Table 42.2. Firewall Types

42.8.1. Netfilter and IPTables

The Linux kernel features a powerful networking subsystem called Netfilter. The Netfilter subsystem provides stateful or stateless packet filtering as well as NAT and IP masquerading services. Netfilter also has the ability to mangle IP header information for advanced routing and connection state management. Netfilter is controlled using the iptables tool. IPTables Overview

The power and flexibility of Netfilter is implemented using the iptables administration tool, a command line tool similar in syntax to its predecessor, ipchains.

A similar syntax does not mean similar implementation, however. ipchains requires intricate rule sets for: filtering source paths; filtering destination paths; and filtering both source and destination connection ports.

By contrast, iptables uses the Netfilter subsystem to enhance network connection, inspection, and processing. iptables features advanced logging, pre- and post-routing actions, network address translation, and port forwarding, all in one command line interface.

This section provides an overview of iptables. For more detailed information, refer to Section 42.9, “IPTables”.

42.8.2. Basic Firewall Configuration

Just as a firewall in a building attempts to prevent a fire from spreading, a computer firewall attempts to prevent malicious software from spreading to your computer. It also helps to prevent unauthorized users from accessing your computer.

In a default Red Hat Enterprise Linux installation, a firewall exists between your computer or network and any untrusted networks, for example the Internet. It determines which services on your computer remote users can access. A properly configured firewall can greatly increase the security of your system. It is recommended that you configure a firewall for any Red Hat Enterprise Linux system with an Internet connection. Security Level Configuration Tool

During the Firewall Configuration screen of the Red Hat Enterprise Linux installation, you were given the option to enable a basic firewall as well as to allow specific devices, incoming services, and ports.

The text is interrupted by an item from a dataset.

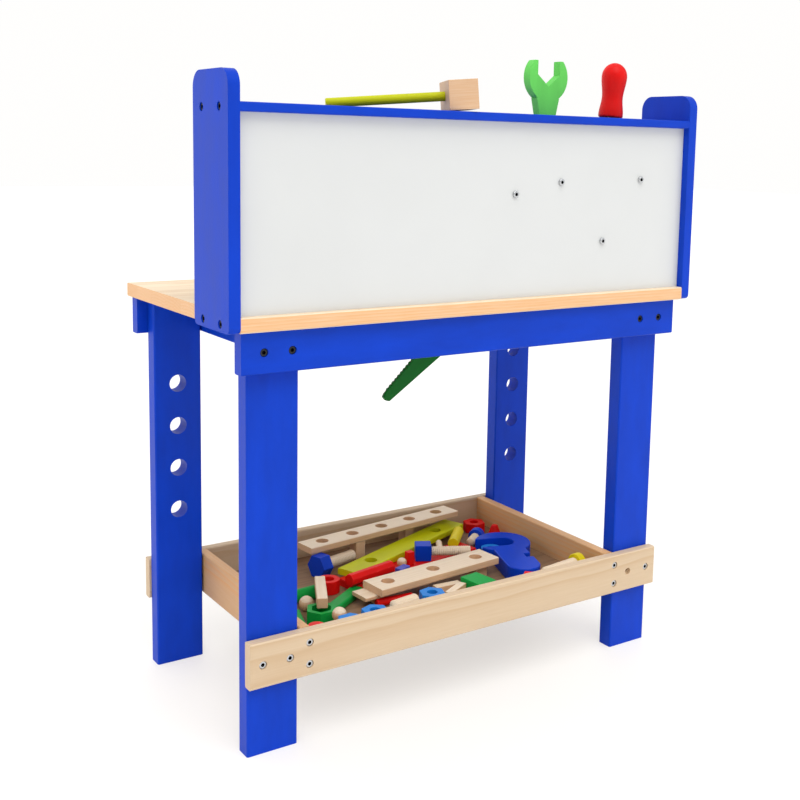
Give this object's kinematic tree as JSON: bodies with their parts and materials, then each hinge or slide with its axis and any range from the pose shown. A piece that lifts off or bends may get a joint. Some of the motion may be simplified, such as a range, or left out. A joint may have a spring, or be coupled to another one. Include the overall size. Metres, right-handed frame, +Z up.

After installation, you can change this preference by using the Security Level Configuration Tool.

To start this application, use the following command:

[root@myServer ~] # system-config-selinux
Security Level Configuration Tool

Figure 42.15. Security Level Configuration Tool


The Security Level Configuration Tool only configures a basic firewall. If the system needs more complex rules, refer to Section 42.9, “IPTables” for details on configuring specific iptables rules. Enabling and Disabling the Firewall

Select one of the following options for the firewall:

  • Disabled — Disabling the firewall provides complete access to your system and does no security checking. This should only be selected if you are running on a trusted network (not the Internet) or need to configure a custom firewall using the iptables command line tool.


    Firewall configurations and any customized firewall rules are stored in the /etc/sysconfig/iptables file. If you choose Disabled and click OK, these configurations and firewall rules will be lost.

  • Enabled — This option configures the system to reject incoming connections that are not in response to outbound requests, such as DNS replies or DHCP requests. If access to services running on this machine is needed, you can choose to allow specific services through the firewall.

    If you are connecting your system to the Internet, but do not plan to run a server, this is the safest choice. Trusted Services

Enabling options in the Trusted services list allows the specified service to pass through the firewall.


The HTTP protocol is used by Apache (and by other Web servers) to serve web pages. If you plan on making your Web server publicly available, select this check box. This option is not required for viewing pages locally or for developing web pages. This service requires that the httpd package be installed.

Enabling WWW (HTTP) will not open a port for HTTPS, the SSL version of HTTP. If this service is required, select the Secure WWW (HTTPS) check box.


The FTP protocol is used to transfer files between machines on a network. If you plan on making your FTP server publicly available, select this check box. This service requires that the vsftpd package be installed.


Secure Shell (SSH) is a suite of tools for logging into and executing commands on a remote machine. To allow remote access to the machine via ssh, select this check box. This service requires that the openssh-server package be installed.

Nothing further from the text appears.